Em todo caso, uma nova distribuição geográfica do consumo deverá acabar se implantando. Esta consistirá num duplo movimento de balança. Haverá uma diminuição da dieta em carnes nos países ricos, onde elas são consumidas em excesso, e um aumento nos países pobres, onde existe uma carência. Isso serviria para diminuir em parte a disparidade atual. Enquanto são consumidos no mundo, segundo um estudo que foi publicado pela revista médica britânica "The Lancet" (com data de 13 de setembro), 100 gramas de carne por dia e por pessoa, esta taxa média alcança de 200 a 250 gramas nos países desenvolvidos, e bate num teto situado entre 20 e 25 gramas nos países pobres.

"Se considerarmos que a população global vai aumentar em 40% daqui até 2050; e se não ocorrer nenhuma redução das emissões de gases de efeito-estufa vinculada à pecuária, o consumo de carne deverá diminuir até se estabilizar em 90 gramas por dia e por pessoa para que as emissões geradas por este setor possam se estabilizar", afirmam no artigo da revista "The Lancet" os autores do estudo. Seria preciso, portanto, incentivar desde já os consumidores dos países ricos a se conscientizarem dos estragos que o seu consumo abusivo acarreta. Além disso, seria necessário encontrar meios, em nível mundial, não para produzir menos, e sim para produzir de modos diferentes, com o objetivo de reduzir os efeitos negativos da pecuária sobre o meio-ambiente.

Como fazer, então, para acatar as recomendações da FAO, segundo a qual os custos ambientais por unidade de produção animal deveriam "ser reduzidos pela metade, nem que seja apenas para evitar agravar o nível dos estragos causados"? Será que o jeito seria incluir, conforme sugere o encarregado desta organização para as questões animais, Grégoire Tallard, "o custo ambiental no preço das carnes", conforme o princípio segundo o qual é o poluidor quem deve pagar pela poluição que ele gera? Ou será que se deveria privilegiar o consumo de aves, cuja produção é ecologicamente menos agressiva do que outras? A FAO preconiza também o aprimoramento das práticas de criação. Uma das evoluções mais aguardadas diz respeito ao seqüenciamento dos genomas completos das principais espécies (pesquisas estas que se encontram na sua maioria, em fase de elaboração), que deveria permitir acelerar os processos de seleção e fazer coincidirem, por exemplo, rusticidade (e, portanto, a resistência às doenças) e produtividade.

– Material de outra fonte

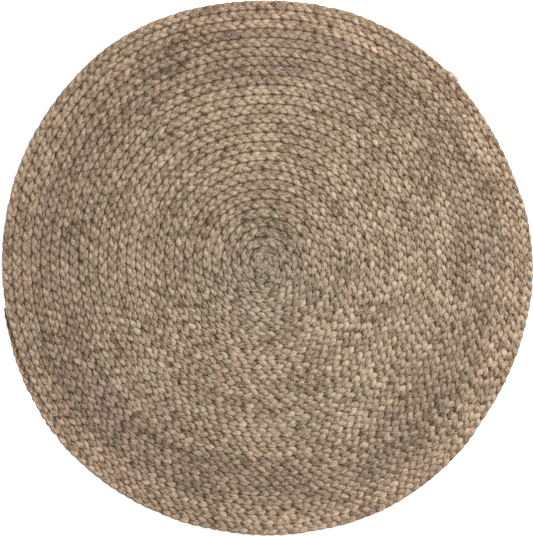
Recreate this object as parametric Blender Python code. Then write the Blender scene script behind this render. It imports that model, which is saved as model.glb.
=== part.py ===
"""Round braided rug.

One flat three-strand braid starts in a small round knot at the eye, winds outward clockwise as
seen from above and ends in a tail that thins into the rim. A lacing thread joins the edges of
neighbouring turns and lies in the groove between them. The braid is divided on one radial line
into turns, each its own solid. The rug lies flat on z = 0 and its box is centred on the origin.
"""

import math

import bmesh
import bpy

# Overall sizes, in metres
ROW_PITCH = 0.01612  # distance from one turn of braid to the next
BRAID_THICKNESS = 0.010
FULL_TURNS = 27  # turns of braid outside the centre start

# Section of the braid: a flat base, rounded edges and a flat crown
CROWN_WIDTH = 0.006
BASE_WIDTH = 0.009
EDGE_HEIGHT = 0.0045  # height of the widest point above the floor

# Centre start and tail
START_TURNS = 0.917  # braid that is worked into the centre start, in turns
TAIL_DIRECTION = math.radians(192)  # where the tail ends, counter-clockwise from +X
TAIL_LENGTH = 0.235  # rounded to whole runs, so that its corners meet those of the turn inside it
TAIL_TIP_WIDTH = 0.004
TAIL_TIP_THINNING = 0.6  # thickness at the tip as a share of the braid's

# Lacing thread: a wedge that fills the foot of the groove
THREAD_WIDTH = 0.003

# Clearance between pieces that touch on the real rug
FIT_GAP = 0.0003

# Straight runs in one turn. The fine count is twice the coarse one, so that corners line up.
COARSE_RUNS = 18
FINE_RUNS = 36
COARSE_TURNS = 7

# Zones of colour, as the last turn of each, and their colours (linear)
ZONES = (
    (1, "jute_centre", (0.32, 0.25, 0.18)),
    (19, "jute_field", (0.37, 0.28, 0.19)),
    (24, "jute_mauve_band", (0.31, 0.23, 0.16)),
    (FULL_TURNS, "jute_rim", (0.39, 0.28, 0.19)),
)
THREAD_COLOUR = (0.20, 0.15, 0.10)
JUTE_ROUGHNESS = 0.9

HALF_WIDTH = (ROW_PITCH - FIT_GAP) / 2
LAST_TURN = START_TURNS + FULL_TURNS
MESH_RADIUS = 1.0  # radius at which a section is spun before it is moved to its row


def clear_scene():
    """Remove every object in the file."""
    for old in list(bpy.data.objects):
        bpy.data.objects.remove(old, do_unlink=True)


def make_material(name, colour):
    """Matte fibre in one colour."""
    material = bpy.data.materials.new(name)
    material.use_nodes = True
    shader = material.node_tree.nodes["Principled BSDF"]
    shader.inputs["Base Color"].default_value = (*colour, 1.0)
    shader.inputs["Roughness"].default_value = JUTE_ROUGHNESS
    shader.inputs["Metallic"].default_value = 0.0
    return material


def add_object(name, bm, material, collection, parent):
    """Turn a finished bmesh into a named object under the rug's eye."""
    bm.normal_update()
    bmesh.ops.recalc_face_normals(bm, faces=bm.faces)
    mesh = bpy.data.meshes.new(name)
    bm.to_mesh(mesh)
    bm.free()
    mesh.materials.append(material)
    mesh.shade_smooth()
    mesh.set_sharp_from_angle(angle=math.radians(30))
    piece = bpy.data.objects.new(name, mesh)
    piece.parent = parent
    collection.objects.link(piece)
    return piece


def braid_section():
    """Corners of the braid's section as (offset across the row, height)."""
    return [
        (-BASE_WIDTH / 2, 0.0),
        (BASE_WIDTH / 2, 0.0),
        (HALF_WIDTH, EDGE_HEIGHT),
        (CROWN_WIDTH / 2, BRAID_THICKNESS),
        (-CROWN_WIDTH / 2, BRAID_THICKNESS),
        (-HALF_WIDTH, EDGE_HEIGHT),
    ]


def thread_section():
    """Corners of the thread's wedge, its sides parallel to the groove and FIT_GAP off them.

    Offsets are from the centre of the row outside the thread, whose inner seam is half a pitch in.
    """
    slope = (HALF_WIDTH - CROWN_WIDTH / 2) / (BRAID_THICKNESS - EDGE_HEIGHT)
    side_gap = FIT_GAP * math.hypot(1, slope)
    foot = EDGE_HEIGHT + (side_gap - FIT_GAP / 2) / slope
    top = foot + THREAD_WIDTH / 2 / slope
    seam = -ROW_PITCH / 2
    return [
        (seam, foot),
        (seam + THREAD_WIDTH / 2, top),
        (seam - THREAD_WIDTH / 2, top),
    ]


def tail_taper(offset, height, share):
    """Thin the section towards the tail's tip while its inner edge stays on the seam."""
    width = 1 + share * (TAIL_TIP_WIDTH / (2 * HALF_WIDTH) - 1)
    thickness = 1 + share * (TAIL_TIP_THINNING - 1)
    return -HALF_WIDTH + (offset + HALF_WIDTH) * width, height * thickness


def wind(section, first, last, runs, taper=None):
    """Sweep a section along the spiral from one turn count to another.

    The section is spun about the eye, then each corner is moved out by the pitch times the turns
    it has gone. Both ends stop half of FIT_GAP short. The sweep is one turn at most.
    """
    bm = bmesh.new()
    corners = [bm.verts.new((MESH_RADIUS + offset, 0, height)) for offset, height in section]
    face = bm.faces.new(corners)
    middle = ROW_PITCH * (first + last) / 2
    stop_short = FIT_GAP / 2 / middle
    sweep = math.tau * (last - first) - 2 * stop_short
    steps = max(1, round(runs * (last - first)))
    bmesh.ops.spin(
        bm,
        geom=[face, *face.edges, *face.verts],
        cent=(0, 0, 0),
        axis=(0, 0, 1),
        angle=-sweep,
        steps=steps,
    )
    start = TAIL_DIRECTION + math.tau * (LAST_TURN - first)
    for vert in bm.verts:
        turned = -math.atan2(vert.co.y, vert.co.x)
        if turned < -stop_short / 2:
            turned += math.tau
        offset = math.hypot(vert.co.x, vert.co.y) - MESH_RADIUS
        height = vert.co.z
        if taper:
            offset, height = taper(offset, height, turned / sweep)
        turned += stop_short
        radius = ROW_PITCH * (first + turned / math.tau) + offset
        direction = start - turned
        vert.co = (radius * math.cos(direction), radius * math.sin(direction), height)
    return bm


def ring_edges(bm, ring):
    """Edges round a closed ring of corners, made where they are missing."""
    pairs = zip(ring, ring[1:] + ring[:1])
    return [bm.edges.get(pair) or bm.edges.new(pair) for pair in pairs]


def centre_start():
    """The knot at the eye: a spiral outline, lofted from base to edge to crown.

    Its rim follows the first turn's inner seam, and its one step meets that turn's cut end.
    """
    levels = (
        (BASE_WIDTH / 2 - HALF_WIDTH, 0.0),
        (0.0, EDGE_HEIGHT),
        (CROWN_WIDTH / 2 - HALF_WIDTH, BRAID_THICKNESS),
    )
    bm = bmesh.new()
    rings = []
    for inset, height in levels:
        ring = []
        for station in range(COARSE_RUNS + 1):
            turned = station / COARSE_RUNS
            rim = ROW_PITCH * (START_TURNS + turned - 0.5) - FIT_GAP / 2 + inset
            direction = TAIL_DIRECTION - math.tau * turned
            if station in (0, COARSE_RUNS):
                direction += FIT_GAP / rim
            ring.append(bm.verts.new((rim * math.cos(direction), rim * math.sin(direction), height)))
        rings.append(ring)
    bm.faces.new(rings[0])
    bm.faces.new(rings[-1])
    for low, high in zip(rings, rings[1:]):
        bmesh.ops.bridge_loops(bm, edges=ring_edges(bm, low) + ring_edges(bm, high))
    return bm


def zone_material(turn, materials):
    """Material of the colour zone that a turn lies in."""
    for last, name, _ in ZONES:
        if turn <= last:
            return materials[name]
    return materials[ZONES[-1][1]]


def centre_box(parts, eye):
    """Place the eye so that the rug's box is centred on the origin."""
    points = [vert.co for part in parts for vert in part.data.vertices]
    xs = [point.x for point in points]
    ys = [point.y for point in points]
    eye.location = (-(min(xs) + max(xs)) / 2, -(min(ys) + max(ys)) / 2, 0)


def build_rug():
    """Model every turn, the centre start, the tail and the lacing thread."""
    collection = bpy.data.collections.new("braided_rug")
    bpy.context.scene.collection.children.link(collection)
    eye = bpy.data.objects.new("rug_eye", None)
    collection.objects.link(eye)
    materials = {name: make_material(name, colour) for _, name, colour in ZONES}
    thread = make_material("lacing_thread", THREAD_COLOUR)

    parts = [add_object("braid_centre_start", centre_start(), zone_material(0, materials),
                        collection, eye)]
    tail_runs = max(1, round(FINE_RUNS * TAIL_LENGTH / (math.tau * ROW_PITCH * LAST_TURN)))
    tail_turns = tail_runs / FINE_RUNS
    for turn in range(1, FULL_TURNS + 1):
        runs = COARSE_RUNS if turn <= COARSE_TURNS else FINE_RUNS
        first = START_TURNS + turn - 1
        last = first + 1
        body_end = last - tail_turns if turn == FULL_TURNS else last
        parts.append(add_object(f"braid_turn_{turn:02d}", wind(braid_section(), first, body_end, runs),
                                zone_material(turn, materials), collection, eye))
        parts.append(add_object(f"lacing_thread_{turn:02d}", wind(thread_section(), first, last, runs),
                                thread, collection, eye))
    tail = wind(braid_section(), LAST_TURN - tail_turns, LAST_TURN, FINE_RUNS, tail_taper)
    parts.append(add_object("braid_tail", tail, zone_material(FULL_TURNS, materials), collection, eye))
    centre_box(parts, eye)


clear_scene()
build_rug()
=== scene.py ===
# %% [markdown]
# # A round braided jute rug
#
# The rug is one long flat braid of three jute strands. It starts in a small knot at the eye,
# winds outward clockwise and thins into a tail at the rim. A lacing thread runs in the seam
# between neighbouring turns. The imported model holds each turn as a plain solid. Here every turn
# is plaited from real strands that follow the same spiral rule.

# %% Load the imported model
import math

import bmesh
import bpy
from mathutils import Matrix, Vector


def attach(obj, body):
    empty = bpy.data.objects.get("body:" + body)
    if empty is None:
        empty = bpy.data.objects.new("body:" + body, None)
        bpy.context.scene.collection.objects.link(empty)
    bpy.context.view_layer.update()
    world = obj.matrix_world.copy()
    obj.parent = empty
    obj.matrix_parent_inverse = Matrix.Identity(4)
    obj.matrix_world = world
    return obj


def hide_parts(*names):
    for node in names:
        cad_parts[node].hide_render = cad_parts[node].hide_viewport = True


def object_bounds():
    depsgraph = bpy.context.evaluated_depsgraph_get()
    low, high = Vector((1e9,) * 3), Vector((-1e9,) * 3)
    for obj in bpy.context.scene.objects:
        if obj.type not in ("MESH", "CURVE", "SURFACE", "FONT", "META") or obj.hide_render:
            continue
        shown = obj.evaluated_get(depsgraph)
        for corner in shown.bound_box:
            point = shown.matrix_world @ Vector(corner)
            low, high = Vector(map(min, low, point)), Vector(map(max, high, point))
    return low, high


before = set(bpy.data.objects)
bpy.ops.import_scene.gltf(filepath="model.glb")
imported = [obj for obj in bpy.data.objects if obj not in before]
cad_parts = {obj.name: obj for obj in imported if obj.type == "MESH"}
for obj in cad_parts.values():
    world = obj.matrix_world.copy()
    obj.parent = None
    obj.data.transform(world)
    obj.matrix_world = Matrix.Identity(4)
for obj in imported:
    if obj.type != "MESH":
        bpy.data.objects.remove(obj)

cad_low, cad_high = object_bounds()
print("packed model:", [round(1000 * size, 1) for size in cad_high - cad_low], "mm")

# %% [markdown]
# ## The spiral rule
#
# Count turns from the eye. The middle of the braid lies at the row pitch times the turn count,
# and its direction turns back clockwise as the count grows. The rule is written once in Python,
# for the few places that need a point, and once in nodes, for everything that follows the braid.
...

Além do mais, as pesquisas concentram-se na elaboração de rações alimentícias para o gado, que sejam mais econômicas, ou ainda no controle do sistema digestivo dos ruminantes. Neste sentido, a fermentação entérica dos bovinos (produtora de metano, o qual age numa proporção 23 vezes superior à do CO2 sobre o aquecimento climático) poderia ser mais bem dominada. Por exemplo, por meio da utilização de aditivos alimentícios à base de óleo vegetal. Ou ainda, por meio de uma ração dotada de uma maior concentração de cereais.

"Nós conduzimos um experimento com jovens bezerros, por meio do qual conseguimos fazer com que eles cresçam mais depressa, o que permitiu reduzir as emissões de metano", explica Jacques Agabriel, um zootécnico no INRA (Instituto Nacional da Pesquisa Agronômica) de Clermont-Ferrand. Mas, uma vez que a produção animal é um sistema complexo, aquilo que confere de um lado uma vantagem ecológica provoca de outro um inconveniente econômico (uma maior consumo de cereais).

Daí a necessidade, no contexto da busca de um sistema de criação duradouro, de se orientar rumo a uma abordagem global. No INRA, um grupo de reflexão sobre a importância dos produtos animais na alimentação, que reúne sociólogos, zootécnicos, economistas, nutricionistas e agrônomos, já está trabalhando com esta meta.

Enquanto se falava, dez anos atrás, de uma redução da intensidade dos sistemas de produção, este conceito foi substituído por outro: aquele de uma agricultura ecologicamente intensiva. A questão da carne constitui um excelente exemplo desta busca.